Applied Materials, BP America, Inc., Intel Corporation, Pitney Bowes, Inc. and Wal-Mart, which have 2.5 million employees combined, announced today their decision to fund “an independent nonprofit institute to develop ‘Dossia,’ a Web-based framework through which U.S. employees, dependents and retirees can maintain lifelong personal health records.” Information Week explains that
Dossia will have at its core a series of federated databases being developed by a member-company funded non-profit organization called the Omnimedix Institute. To begin with, Omnimedix will build between five and seven databases around the country. Once an employees joins the system and enters some personal information, the system will automatically supplement the data with records from outside sources like hospitals, insurance claims, and physicians, so one database would house insurance claims data, another lab results and so on.

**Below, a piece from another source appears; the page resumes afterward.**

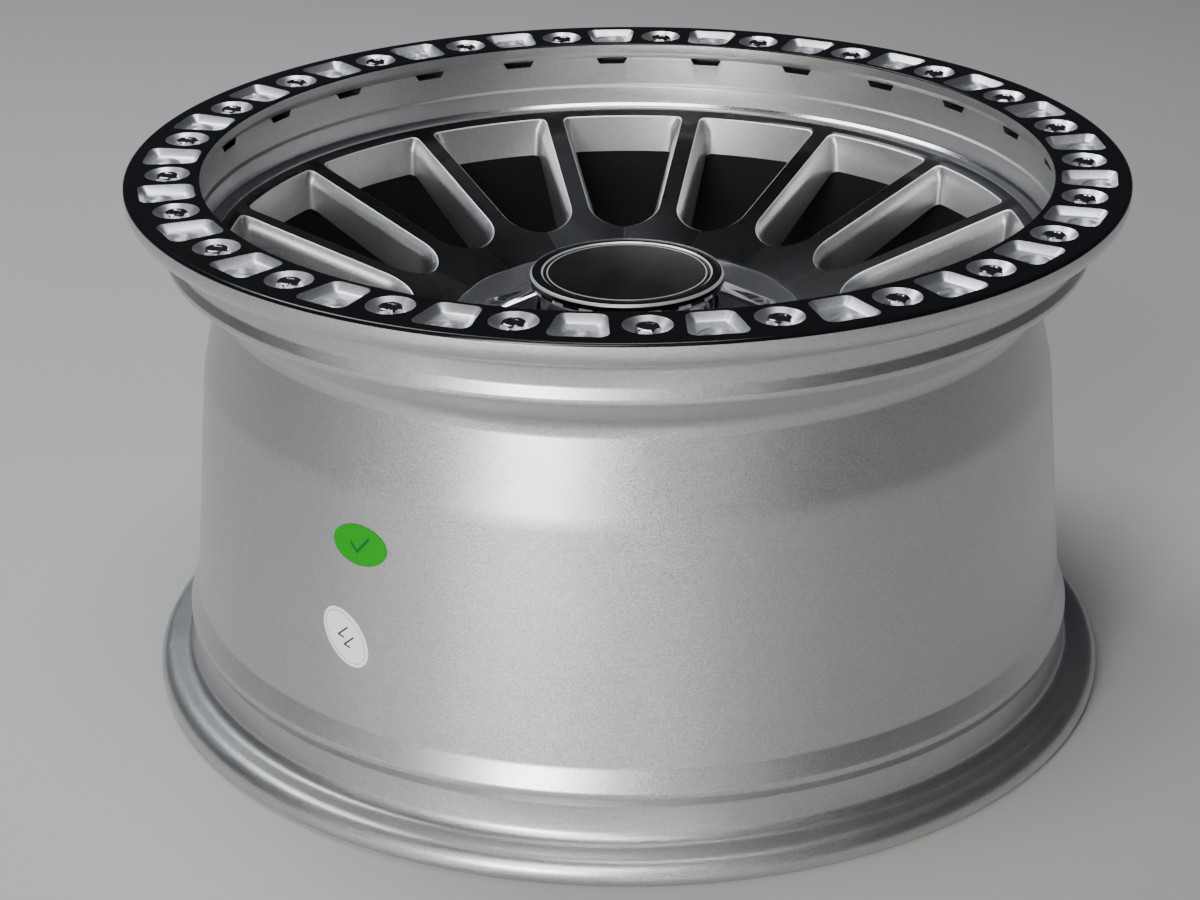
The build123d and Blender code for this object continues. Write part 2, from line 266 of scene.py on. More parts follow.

Once the databases are built, the cost of adding incremental patients is expected to be pennies.
Computerworld adds that
Dossia is based on the Connecting for Health Common Framework, a set of design and policy standards developed by consumer advocacy groups, physician groups, insurers and privacy organizations, [Omnimedix CEO J.D.] Kleinke said. Each of the founding members is contributing a “seven-figure” sum to Omnimedix to help set up the system, Barrett said. In the future, the group expects to add additional employers and government participants who would pay a per-user fee to participate in the program, he added. In February, the founding members plan to announce additional companies that have joined the effort, [Intel Corp. CEO Craig] Barrett said.